**What you have to do**
Copy all of the material below exactly.

**Given information**
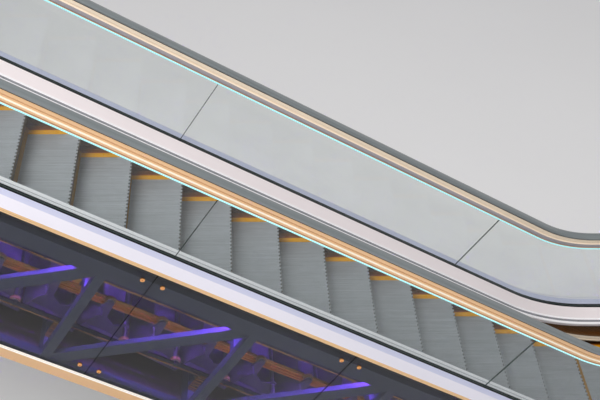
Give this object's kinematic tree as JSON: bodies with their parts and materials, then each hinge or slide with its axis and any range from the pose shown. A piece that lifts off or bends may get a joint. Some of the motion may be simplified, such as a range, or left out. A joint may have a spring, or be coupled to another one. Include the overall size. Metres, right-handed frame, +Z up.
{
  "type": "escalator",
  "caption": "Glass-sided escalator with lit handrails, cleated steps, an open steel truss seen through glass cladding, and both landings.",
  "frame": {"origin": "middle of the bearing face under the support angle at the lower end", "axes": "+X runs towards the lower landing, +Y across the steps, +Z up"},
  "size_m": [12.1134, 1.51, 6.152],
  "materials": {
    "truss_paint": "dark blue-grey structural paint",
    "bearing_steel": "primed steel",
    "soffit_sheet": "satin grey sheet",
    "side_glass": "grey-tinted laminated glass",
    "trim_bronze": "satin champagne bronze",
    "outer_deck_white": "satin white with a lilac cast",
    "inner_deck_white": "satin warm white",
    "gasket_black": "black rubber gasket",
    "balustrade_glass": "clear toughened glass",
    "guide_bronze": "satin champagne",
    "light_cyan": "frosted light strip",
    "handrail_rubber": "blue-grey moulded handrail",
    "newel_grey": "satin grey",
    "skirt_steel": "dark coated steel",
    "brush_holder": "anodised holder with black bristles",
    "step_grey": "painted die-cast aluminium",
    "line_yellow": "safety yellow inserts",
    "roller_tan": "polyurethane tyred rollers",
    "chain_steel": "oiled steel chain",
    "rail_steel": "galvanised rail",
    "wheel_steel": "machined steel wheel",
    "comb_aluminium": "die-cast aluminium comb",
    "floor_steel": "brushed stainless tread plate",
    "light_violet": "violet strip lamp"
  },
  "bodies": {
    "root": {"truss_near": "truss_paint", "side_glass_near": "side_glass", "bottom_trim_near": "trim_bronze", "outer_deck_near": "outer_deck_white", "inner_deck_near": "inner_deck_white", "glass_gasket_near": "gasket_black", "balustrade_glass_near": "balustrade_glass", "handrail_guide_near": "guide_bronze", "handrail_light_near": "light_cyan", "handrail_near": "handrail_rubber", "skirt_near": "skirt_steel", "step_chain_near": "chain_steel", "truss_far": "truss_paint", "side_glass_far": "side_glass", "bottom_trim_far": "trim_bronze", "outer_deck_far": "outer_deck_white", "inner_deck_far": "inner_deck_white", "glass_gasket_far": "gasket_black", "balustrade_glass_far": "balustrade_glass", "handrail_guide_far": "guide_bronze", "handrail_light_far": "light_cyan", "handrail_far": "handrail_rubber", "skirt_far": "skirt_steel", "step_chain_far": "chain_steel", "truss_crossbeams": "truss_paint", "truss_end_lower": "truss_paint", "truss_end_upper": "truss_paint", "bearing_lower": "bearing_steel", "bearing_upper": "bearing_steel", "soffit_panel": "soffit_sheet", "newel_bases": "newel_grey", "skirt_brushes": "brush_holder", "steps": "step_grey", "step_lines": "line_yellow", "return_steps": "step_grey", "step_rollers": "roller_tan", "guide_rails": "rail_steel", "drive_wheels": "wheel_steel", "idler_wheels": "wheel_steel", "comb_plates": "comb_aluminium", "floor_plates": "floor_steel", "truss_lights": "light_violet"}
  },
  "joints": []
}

**Result of the task**
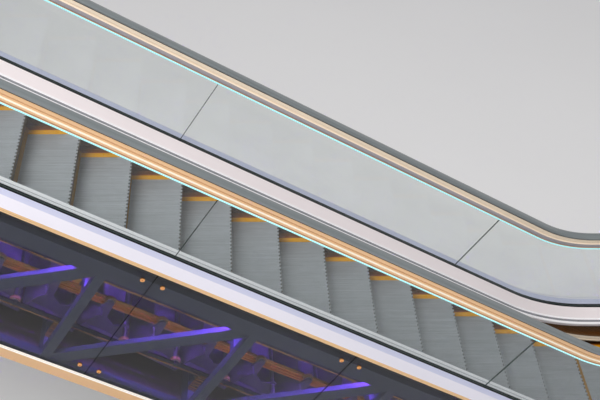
Give this object's kinematic tree as JSON: bodies with their parts and materials, then each hinge or slide with its axis and any range from the pose shown. A piece that lifts off or bends may get a joint. Some of the motion may be simplified, such as a range, or left out. A joint may have a spring, or be coupled to another one. Include the overall size. Metres, right-handed frame, +Z up.
{
  "type": "escalator",
  "caption": "Glass-sided escalator with lit handrails, cleated steps, an open steel truss seen through glass cladding, and both landings.",
  "frame": {"origin": "middle of the bearing face under the support angle at the lower end", "axes": "+X runs towards the lower landing, +Y across the steps, +Z up"},
  "size_m": [12.1134, 1.51, 6.152],
  "materials": {
    "truss_paint": "dark blue-grey structural paint",
    "bearing_steel": "primed steel",
    "soffit_sheet": "satin grey sheet",
    "side_glass": "grey-tinted laminated glass",
    "trim_bronze": "satin champagne bronze",
    "outer_deck_white": "satin white with a lilac cast",
    "inner_deck_white": "satin warm white",
    "gasket_black": "black rubber gasket",
    "balustrade_glass": "clear toughened glass",
    "guide_bronze": "satin champagne",
    "light_cyan": "frosted light strip",
    "handrail_rubber": "blue-grey moulded handrail",
    "newel_grey": "satin grey",
    "skirt_steel": "dark coated steel",
    "brush_holder": "anodised holder with black bristles",
    "step_grey": "painted die-cast aluminium",
    "line_yellow": "safety yellow inserts",
    "roller_tan": "polyurethane tyred rollers",
    "chain_steel": "oiled steel chain",
    "rail_steel": "galvanised rail",
    "wheel_steel": "machined steel wheel",
    "comb_aluminium": "die-cast aluminium comb",
    "floor_steel": "brushed stainless tread plate",
    "light_violet": "violet strip lamp"
  },
  "bodies": {
    "root": {"truss_near": "truss_paint", "side_glass_near": "side_glass", "bottom_trim_near": "trim_bronze", "outer_deck_near": "outer_deck_white", "inner_deck_near": "inner_deck_white", "glass_gasket_near": "gasket_black", "balustrade_glass_near": "balustrade_glass", "handrail_guide_near": "guide_bronze", "handrail_light_near": "light_cyan", "handrail_near": "handrail_rubber", "skirt_near": "skirt_steel", "step_chain_near": "chain_steel", "truss_far": "truss_paint", "side_glass_far": "side_glass", "bottom_trim_far": "trim_bronze", "outer_deck_far": "outer_deck_white", "inner_deck_far": "inner_deck_white", "glass_gasket_far": "gasket_black", "balustrade_glass_far": "balustrade_glass", "handrail_guide_far": "guide_bronze", "handrail_light_far": "light_cyan", "handrail_far": "handrail_rubber", "skirt_far": "skirt_steel", "step_chain_far": "chain_steel", "truss_crossbeams": "truss_paint", "truss_end_lower": "truss_paint", "truss_end_upper": "truss_paint", "bearing_lower": "bearing_steel", "bearing_upper": "bearing_steel", "soffit_panel": "soffit_sheet", "newel_bases": "newel_grey", "skirt_brushes": "brush_holder", "steps": "step_grey", "step_lines": "line_yellow", "return_steps": "step_grey", "step_rollers": "roller_tan", "guide_rails": "rail_steel", "drive_wheels": "wheel_steel", "idler_wheels": "wheel_steel", "comb_plates": "comb_aluminium", "floor_plates": "floor_steel", "truss_lights": "light_violet"}
  },
  "joints": []
}